Of course, the U.S. national security state has quite a different formula for engendering safety in America: fight the Afghan War until hell freezes over; keep the odd base or two in Iraq; dig into the Persian Gulf region; send U.S. Special Operations troops into any country where a terrorist might possibly lurk; and make sure the drones aren’t far behind.  In other words, reinforce our war state by ensuring that we’re eternally in a state of war, and then scare the hell out of Americans by repeatedly insisting that we’re in imminent danger, that shoe, underwear, and someday butt bombers will destroy our country, our lives, and our civilization.  Insist that a single percent of risk is 1% too much when it comes to terror and American lives, and then demand that those who feel otherwise be dealt with punitively, if they won’t shut up.

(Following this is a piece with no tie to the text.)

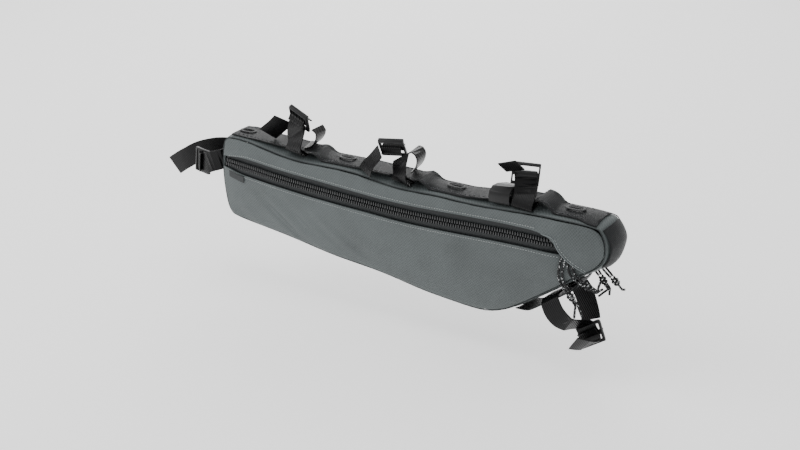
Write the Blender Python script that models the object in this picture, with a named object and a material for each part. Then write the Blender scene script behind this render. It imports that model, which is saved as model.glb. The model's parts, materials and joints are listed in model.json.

It’s a formula for leaving you naked in airports, while increasing the oppressive power of the state.  And here’s the dirty, little, distinctly Orwellian secret: the national security state can’t do without those Yemeni terrorists (and vice versa), as well as our homegrown variety.  All of them profit from a world of war.  You don’t -- and on that score, what happens in an airport line should be the least of your worries.

The national security state is eager to cop a feel.  As long as Americans don’t grasp the connections between our war state and our “safety,” things will only get worse and, in the end, our world will genuinely be in danger.